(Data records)
◆ ◆ ◆ ◆
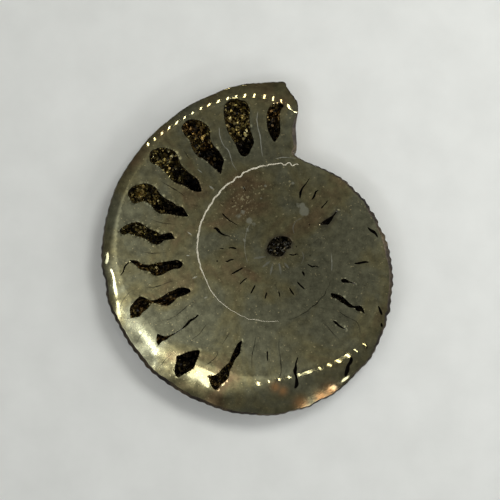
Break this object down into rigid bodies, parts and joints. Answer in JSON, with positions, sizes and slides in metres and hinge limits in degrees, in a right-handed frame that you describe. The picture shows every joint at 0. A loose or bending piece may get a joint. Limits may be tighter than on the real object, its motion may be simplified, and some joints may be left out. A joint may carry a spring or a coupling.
{
  "type": "ammonite fossil half",
  "caption": "Polished half of a pyritised ammonite, with open crystal-lined chambers on the cut face and natural ribs on the back, lying flat.",
  "frame": {"origin": "on the surface the fossil rests on, under the middle of its outline", "axes": "+Z out of the polished face, +Y from the middle towards the broken end of the outer whorl, +X to the side where the whorl is smallest"},
  "size_m": [0.0403, 0.0465, 0.0057],
  "materials": {
    "pyritised_shell": "polished"
  },
  "bodies": {
    "root": {"ammonite_half": "pyritised_shell"}
  },
  "joints": []
}
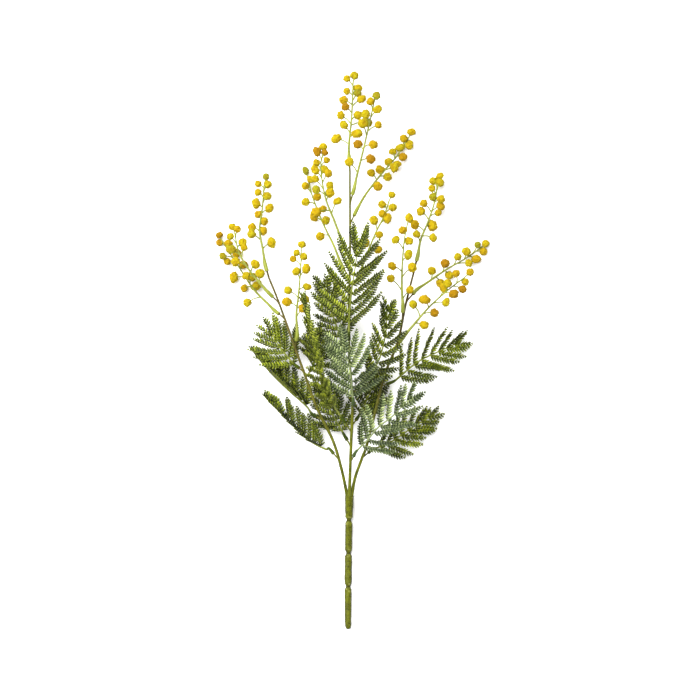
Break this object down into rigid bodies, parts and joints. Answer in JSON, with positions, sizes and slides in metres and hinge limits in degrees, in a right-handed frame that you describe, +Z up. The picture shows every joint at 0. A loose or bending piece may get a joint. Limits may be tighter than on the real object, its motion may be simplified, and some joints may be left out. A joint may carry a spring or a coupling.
{
  "type": "mimosa sprig",
  "caption": "Artificial mimosa sprig lying flat, with a moulded stem, three branches, feathery divided fronds and sprays of round yellow flower heads.",
  "frame": {"origin": "on the surface it lies on, in the middle of the flat under the stem, 22.5 mm from the stem's foot", "axes": "+Y along the sprig from the stem's foot to the flowers, +Z up from the surface it lies on, +X to the right as seen from above with the flowers away from the viewer"},
  "size_m": [0.275, 0.5618, 0.0887],
  "materials": {
    "moulded_stem": "matte olive green, paler at the foot, with worn spots at its joints",
    "branch": "matte olive green, browner towards the tips",
    "frond": "matte mid green",
    "frond_grey": "matte grey-green",
    "flower": "flocked golden yellow heads on yellow-green stalks"
  },
  "bodies": {
    "root": {"branch_centre": "branch", "branch_left": "branch", "branch_right": "branch", "frond_centre_arch": "frond", "frond_centre_back": "frond", "frond_centre_front": "frond", "frond_centre_grey": "frond_grey", "frond_centre_ridge": "frond", "frond_left_edge": "frond", "frond_left_inner": "frond", "frond_left_low": "frond", "frond_left_spread": "frond", "frond_low_left_back": "frond", "frond_low_right_back": "frond", "frond_low_right_grey": "frond_grey", "frond_right_low": "frond", "frond_right_spread": "frond", "spray_left_inner": "flower", "spray_left_lower": "flower", "spray_left_of_top": "flower", "spray_left_of_top_back": "flower", "spray_left_tip": "flower", "spray_left_upper": "flower", "spray_right_lower": "flower", "spray_right_of_centre": "flower", "spray_right_of_top": "flower", "spray_right_outer": "flower", "spray_right_tip": "flower", "spray_right_upright": "flower", "spray_top": "flower", "spray_top_right": "flower", "stem": "moulded_stem"}
  },
  "joints": []
}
◆ ◆ ◆ ◆
STATED EXERCISE:
Give the number of lines above in which the word "degrees" occurs, with nothing else.

SOLUTION FOR THIS EXERCISE:
2